Mas mesmo se o caso tivesse sido bem-sucedido, teria afetado apenas 93 votos. Da mesma forma, em Michigan, um juiz rejeitou um processo republicano contestando a contagem de votos no estado, observando que a contagem já havia sido efetivamente encerrada e descartando algumas das evidências como baseadas em boatos.

Apoiadores frustrados do presidente, como o apresentador de rádio Mark Levin, conclamaram as legislaturas republicanas em estados incluindo a Pennsylvania a usar sua autoridade constitucional para enviar uma delegação pró-Trump de eleitores ao Colégio Eleitoral, independentemente do voto popular.

Jake Corman

Questionado durante uma coletiva de imprensa na sexta-feira se os republicanos estaduais fariam isso, o líder da maioria no senado da Pennsylvania, Jake Corman, respondeu: “Queremos manter a tradição de que o vencedor do voto popular vença a eleição”.
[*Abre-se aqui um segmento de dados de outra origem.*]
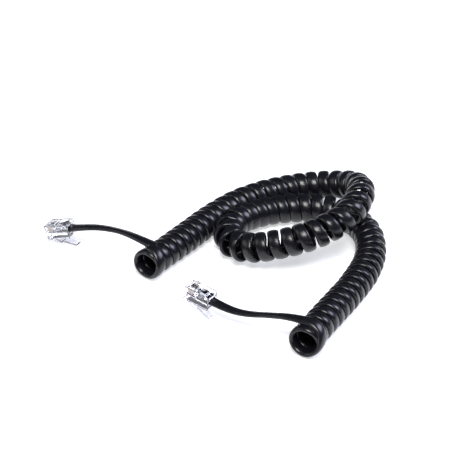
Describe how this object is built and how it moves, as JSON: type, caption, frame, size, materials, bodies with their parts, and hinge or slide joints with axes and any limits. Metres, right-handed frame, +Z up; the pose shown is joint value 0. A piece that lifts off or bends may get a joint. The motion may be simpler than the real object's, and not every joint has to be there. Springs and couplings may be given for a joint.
{
  "type": "curly handset cord",
  "caption": "Coiled flat cord with a straight lead and a clear modular handset plug on each end, each plug with a springy latch lever.",
  "frame": {"origin": "middle of the footprint of the cord as it lies, on the surface it lies on", "axes": "+Z up from the surface, +X from plug A towards the far bend of the coil, +Y from the coil's two open ends towards its back"},
  "size_m": [0.1521, 0.125, 0.0274],
  "materials": {
    "jacket_black": "semi-gloss black PVC",
    "clear_plastic": "clear moulded polycarbonate",
    "contact_gold": "gold plating over phosphor bronze",
    "copper": "bare copper",
    "wire_black": "black insulation",
    "wire_red": "red insulation",
    "wire_green": "green insulation",
    "wire_yellow": "yellow insulation"
  },
  "bodies": {
    "cord": {"cord_coil": "jacket_black", "cord_lead_a": "jacket_black", "cord_lead_b": "jacket_black", "plug_a_housing": "clear_plastic", "plug_a_wire_bar": "clear_plastic", "plug_a_strain_bar": "clear_plastic", "plug_a_jacket_end": "jacket_black", "plug_a_conductor_cores": "copper", "plug_a_contact_1": "contact_gold", "plug_a_contact_2": "contact_gold", "plug_a_contact_3": "contact_gold", "plug_a_contact_4": "contact_gold", "plug_a_conductor_1": "wire_black", "plug_a_conductor_2": "wire_red", "plug_a_conductor_3": "wire_green", "plug_a_conductor_4": "wire_yellow", "plug_b_housing": "clear_plastic", "plug_b_wire_bar": "clear_plastic", "plug_b_strain_bar": "clear_plastic", "plug_b_jacket_end": "jacket_black", "plug_b_conductor_cores": "copper", "plug_b_contact_1": "contact_gold", "plug_b_contact_2": "contact_gold", "plug_b_contact_3": "contact_gold", "plug_b_contact_4": "contact_gold", "plug_b_conductor_1": "wire_black", "plug_b_conductor_2": "wire_red", "plug_b_conductor_3": "wire_green", "plug_b_conductor_4": "wire_yellow"},
    "latch_a": {"plug_a_latch": "clear_plastic"},
    "latch_b": {"plug_b_latch": "clear_plastic"}
  },
  "joints": [
    {"name": "latch_a_bend", "type": "hinge", "parent": "cord", "child": "latch_a", "pos_m": [-0.07055, 0.02304, 0.00137], "axis": [-0.4342, -0.8995, 0.0494], "range_deg": [0, 18], "stiffness_Nm_per_rad": 0.05},
    {"name": "latch_b_bend", "type": "hinge", "parent": "cord", "child": "latch_b", "pos_m": [-0.00887, -0.02845, 0.00613], "axis": [-0.5202, -0.8478, 0.1034], "range_deg": [0, 18], "stiffness_Nm_per_rad": 0.05}
  ]
}
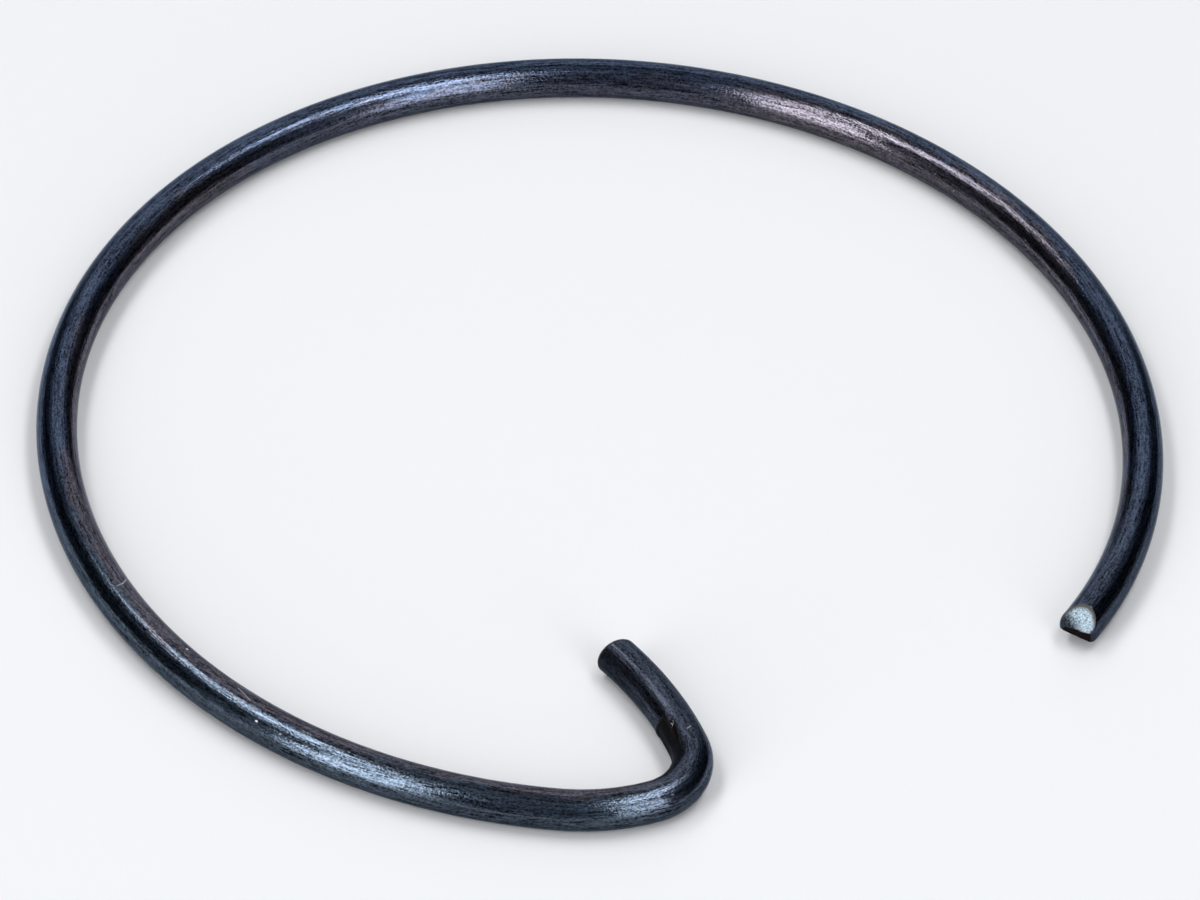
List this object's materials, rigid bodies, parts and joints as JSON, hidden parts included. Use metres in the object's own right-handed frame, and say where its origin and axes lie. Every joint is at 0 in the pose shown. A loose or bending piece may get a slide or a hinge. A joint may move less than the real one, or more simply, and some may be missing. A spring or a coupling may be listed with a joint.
{
  "type": "circlip retaining ring",
  "caption": "Open snap ring of blued round spring wire with one end bent inwards into a short hook, for holding a part in a bore's groove.",
  "frame": {"origin": "centre of the ring, half way up the wire", "axes": "+Z is the ring's axis, upwards as it lies flat; -Y is the front, where the hook leaves the round; +X is to the right"},
  "size_m": [0.0414, 0.0414, 0.0014],
  "materials": {
    "blued_wire": "blue-black drawn spring wire with a satin sheen, fine lengthwise drawing lines, and bright steel on the cut end"
  },
  "bodies": {
    "root": {"ring": "blued_wire"}
  },
  "joints": []
}
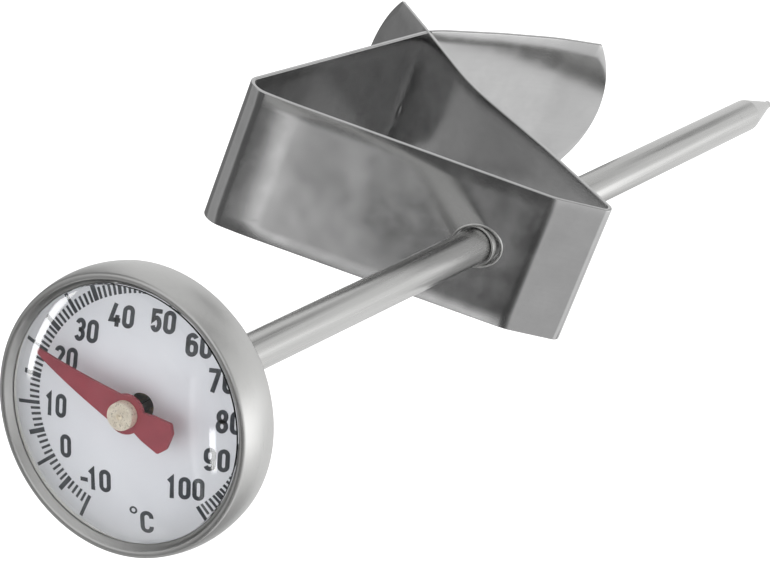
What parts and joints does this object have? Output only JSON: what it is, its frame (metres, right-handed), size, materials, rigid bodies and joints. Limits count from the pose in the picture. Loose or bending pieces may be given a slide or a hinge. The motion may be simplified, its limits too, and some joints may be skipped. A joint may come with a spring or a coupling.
{
  "type": "dial thermometer",
  "caption": "Bimetal dial thermometer: domed round dial head on a long thin pointed stem, with a folded sheet-metal spring clip that slides and turns on the stem.",
  "frame": {"origin": "on the stem's axis at the immersion line, 55 mm from the tip", "axes": "+Y along the stem towards its tip, so the dial faces -Y; +Z is the dial's 12 o'clock; +X is to the right as the dial is read"},
  "size_m": [0.0467, 0.1499, 0.0331],
  "materials": {
    "brushed_stainless": "satin, brushed round the axis",
    "stem_stainless": "satin, drawn lengthways",
    "strip_stainless": "cold-rolled, half bright",
    "spindle_steel": "bright drawn",
    "bimetal": "rolled bimetal ribbon",
    "brass": "turned",
    "crystal_glass": "clear, polished",
    "gasket_rubber": "moulded",
    "spacer_plastic": "moulded",
    "dial_paint": "matt white enamel",
    "pointer_red": "satin red lacquer"
  },
  "bodies": {
    "root": {"bezel_ring": "brushed_stainless", "case_cup": "brushed_stainless", "stem_collar": "brushed_stainless", "stem_tube": "stem_stainless", "stem_tip": "stem_stainless", "crystal": "crystal_glass", "crystal_gasket": "gasket_rubber", "dial_spacer": "spacer_plastic", "dial_plate": "dial_paint", "coil_anchor": "brass", "bimetal_coil": "bimetal", "spindle_guide": "brass", "guide_bush": "brass"},
    "needle": {"pointer": "pointer_red", "pointer_hub": "brass", "spindle": "spindle_steel", "coil_coupling": "brass"},
    "slider": {"clip_eyelet": "strip_stainless"},
    "clip": {"clip_strip": "strip_stainless"}
  },
  "joints": [
    {"name": "pointer_turn", "type": "hinge", "parent": "root", "child": "needle", "pos_m": [0, -0.08955, 0], "axis": [0, 1, 0], "range_deg": [-84.4, 213.2], "stiffness_Nm_per_rad": 0.00002},
    {"name": "clip_slide", "type": "slide", "parent": "root", "child": "slider", "axis": [0, 1, 0], "range_m": [-0.054, 0.054]},
    {"name": "clip_swivel", "type": "hinge", "parent": "slider", "child": "clip", "pos_m": [0, -0.02231, 0], "axis": [0, 1, 0], "continuous": true}
  ]
}
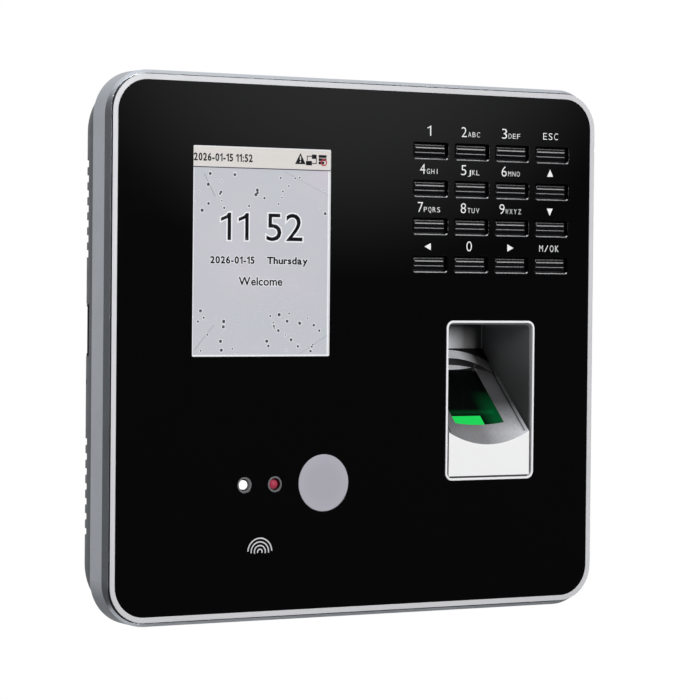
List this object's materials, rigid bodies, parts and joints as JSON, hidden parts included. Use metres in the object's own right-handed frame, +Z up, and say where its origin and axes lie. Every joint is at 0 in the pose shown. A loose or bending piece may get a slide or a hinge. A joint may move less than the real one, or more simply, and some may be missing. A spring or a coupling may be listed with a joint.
{
  "type": "fingerprint scanner terminal",
  "caption": "Flat wall terminal with a glossy black face, portrait screen, keypad, recessed sloping fingerprint reader and a face camera row, lifted off a hooked wall plate.",
  "frame": {"origin": "centre of the wall screw pattern on the back of the wall plate, in the wall plane", "axes": "+X to the right seen from the front, +Z up, the face looks to -Y"},
  "size_m": [0.157, 0.032, 0.149],
  "materials": {
    "galvanised_steel": "dull zinc plated sheet",
    "screw_steel": "plated",
    "case_paint": "satin blue-grey metallic paint on plastic",
    "trim_silver": "satin silver",
    "panel_black": "gloss black printed acrylic",
    "display_clear": "clear",
    "rear_plastic": "fine texture, satin grey",
    "gasket_rubber": "matt",
    "board_green": "solder mask over fibreglass",
    "chip_black": "moulded",
    "lcd_metal": "thin pressed frame",
    "flex_amber": "polyimide film",
    "mat_silicone": "translucent grey",
    "key_black": "gloss black",
    "bezel_chrome": "bright satin",
    "well_grey": "satin dark grey",
    "guide_silver": "satin silver paint",
    "sensor_glass": "polished dark optical window",
    "glow_green": "lit light guide",
    "barrel_black": "satin, grey front ring",
    "lens_white": "bright domed lens",
    "lens_red": "dull red coated lens",
    "diffuser_frost": "frosted",
    "reflector_white": "white",
    "socket_steel": "plated shell",
    "block_green": "moulded",
    "button_grey": "moulded",
    "plunger_red": "moulded"
  },
  "bodies": {
    "plate": {"wall_plate": "galvanised_steel"},
    "terminal": {"front_case": "case_paint", "trim_frame": "trim_silver", "front_panel": "panel_black", "display_lens": "display_clear", "rear_case": "rear_plastic", "case_gasket": "gasket_rubber", "case_screws": "screw_steel", "main_board": "board_green", "board_chips": "chip_black", "board_screws": "screw_steel", "lcd_module": "lcd_metal", "lcd_flex": "flex_amber", "key_mat": "mat_silicone", "key_board": "board_green", "key_link": "chip_black", "finger_bezel": "bezel_chrome", "finger_well": "well_grey", "finger_guide": "guide_silver", "guide_shade": "chip_black", "sensor_window": "sensor_glass", "glow_strip": "glow_green", "sensor_module": "chip_black", "camera_board": "board_green", "face_camera": "barrel_black", "face_camera_lens": "lens_white", "ir_camera": "barrel_black", "ir_camera_lens": "lens_red", "fill_light_lens": "diffuser_frost", "fill_light_cup": "reflector_white", "fill_light_board": "board_green", "speaker": "chip_black", "usb_socket": "socket_steel", "usb_collar": "chip_black", "lan_socket": "socket_steel", "power_jack": "chip_black", "terminal_block": "block_green", "reset_switch": "chip_black", "tamper_switch": "chip_black", "clock_cell": "socket_steel"},
    "security_screw": {"lock_screw": "screw_steel"},
    "key_1_body": {"key_1": "key_black"},
    "key_2_body": {"key_2": "key_black"},
    "key_3_body": {"key_3": "key_black"},
    "key_esc_body": {"key_esc": "key_black"},
    "key_4_body": {"key_4": "key_black"},
    "key_5_body": {"key_5": "key_black"},
    "key_6_body": {"key_6": "key_black"},
    "key_up_body": {"key_up": "key_black"},
    "key_7_body": {"key_7": "key_black"},
    "key_8_body": {"key_8": "key_black"},
    "key_9_body": {"key_9": "key_black"},
    "key_down_body": {"key_down": "key_black"},
    "key_left_body": {"key_left": "key_black"},
    "key_0_body": {"key_0": "key_black"},
    "key_right_body": {"key_right": "key_black"},
    "key_ok_body": {"key_ok": "key_black"},
    "reset_plunger": {"reset_button": "button_grey"},
    "tamper_pin": {"tamper_plunger": "plunger_red"}
  },
  "joints": [
    {"name": "terminal_lift", "type": "slide", "parent": "plate", "child": "terminal", "axis": [0, 0, 1], "range_m": [0, 0.008]},
    {"name": "security_screw_out", "type": "slide", "parent": "plate", "child": "security_screw", "axis": [0, 0, -1], "range_m": [0, 0.01]},
    {"name": "key_1_press", "type": "slide", "parent": "terminal", "child": "key_1_body", "axis": [0, 1, 0], "range_m": [0, 0.0008], "stiffness_N_per_m": 400},
    {"name": "key_2_press", "type": "slide", "parent": "terminal", "child": "key_2_body", "axis": [0, 1, 0], "range_m": [0, 0.0008], "stiffness_N_per_m": 400},
    {"name": "key_3_press", "type": "slide", "parent": "terminal", "child": "key_3_body", "axis": [0, 1, 0], "range_m": [0, 0.0008], "stiffness_N_per_m": 400},
    {"name": "key_esc_press", "type": "slide", "parent": "terminal", "child": "key_esc_body", "axis": [0, 1, 0], "range_m": [0, 0.0008], "stiffness_N_per_m": 400},
    {"name": "key_4_press", "type": "slide", "parent": "terminal", "child": "key_4_body", "axis": [0, 1, 0], "range_m": [0, 0.0008], "stiffness_N_per_m": 400},
    {"name": "key_5_press", "type": "slide", "parent": "terminal", "child": "key_5_body", "axis": [0, 1, 0], "range_m": [0, 0.0008], "stiffness_N_per_m": 400},
    {"name": "key_6_press", "type": "slide", "parent": "terminal", "child": "key_6_body", "axis": [0, 1, 0], "range_m": [0, 0.0008], "stiffness_N_per_m": 400},
    {"name": "key_up_press", "type": "slide", "parent": "terminal", "child": "key_up_body", "axis": [0, 1, 0], "range_m": [0, 0.0008], "stiffness_N_per_m": 400},
    {"name": "key_7_press", "type": "slide", "parent": "terminal", "child": "key_7_body", "axis": [0, 1, 0], "range_m": [0, 0.0008], "stiffness_N_per_m": 400},
    {"name": "key_8_press", "type": "slide", "parent": "terminal", "child": "key_8_body", "axis": [0, 1, 0], "range_m": [0, 0.0008], "stiffness_N_per_m": 400},
    {"name": "key_9_press", "type": "slide", "parent": "terminal", "child": "key_9_body", "axis": [0, 1, 0], "range_m": [0, 0.0008], "stiffness_N_per_m": 400},
    {"name": "key_down_press", "type": "slide", "parent": "terminal", "child": "key_down_body", "axis": [0, 1, 0], "range_m": [0, 0.0008], "stiffness_N_per_m": 400},
    {"name": "key_left_press", "type": "slide", "parent": "terminal", "child": "key_left_body", "axis": [0, 1, 0], "range_m": [0, 0.0008], "stiffness_N_per_m": 400},
    {"name": "key_0_press", "type": "slide", "parent": "terminal", "child": "key_0_body", "axis": [0, 1, 0], "range_m": [0, 0.0008], "stiffness_N_per_m": 400},
    {"name": "key_right_press", "type": "slide", "parent": "terminal", "child": "key_right_body", "axis": [0, 1, 0], "range_m": [0, 0.0008], "stiffness_N_per_m": 400},
    {"name": "key_ok_press", "type": "slide", "parent": "terminal", "child": "key_ok_body", "axis": [0, 1, 0], "range_m": [0, 0.0008], "stiffness_N_per_m": 400},
    {"name": "reset_press", "type": "slide", "parent": "terminal", "child": "reset_plunger", "axis": [1, 0, 0], "range_m": [0, 0.0006], "stiffness_N_per_m": 600},
    {"name": "tamper_press", "type": "slide", "parent": "terminal", "child": "tamper_pin", "axis": [0, -1, 0], "range_m": [0, 0.001], "stiffness_N_per_m": 200}
  ]
}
Mesmo se os republicanos estaduais pudessem fazer tal movimento legalmente – a legislatura “não pode simplesmente ignorar o voto popular”, disse o procurador-geral Josh Shapiro, da Pennsylvania -, foi um exemplo extremo de até onde alguns partidários de Trump parecem dispostos a ir.

Em vários estados, os advogados do presidente estavam desafiando as regras de votação estaduais, efetivamente procurando anular os votos lançados de acordo com as diretrizes oficiais.

Os republicanos em Nevada pediram ao Departamento de Justiça na noite de quinta-feira que abrisse uma investigação sobre fraude eleitoral envolvendo 3.000 cédulas, um movimento que os democratas disseram ter sido baseado em alegações “inteiramente fabricadas”. O Departamento de Justiça se recusou a abordar o assunto publicamente, mas suas diretrizes geralmente impedem a abertura de investigações criminais em questões relacionadas às eleições até que os resultados sejam concluídos.

Os republicanos locais incluíram a alegação em um processo que entraram com um tribunal federal buscando uma mudança na forma como o condado de Clark, em Nevada, está conduzindo sua contagem. Um juiz encerrou o caso na noite de sexta-feira, quando a contagem dos votos mostrou uma vantagem de 22.000 votos para Biden.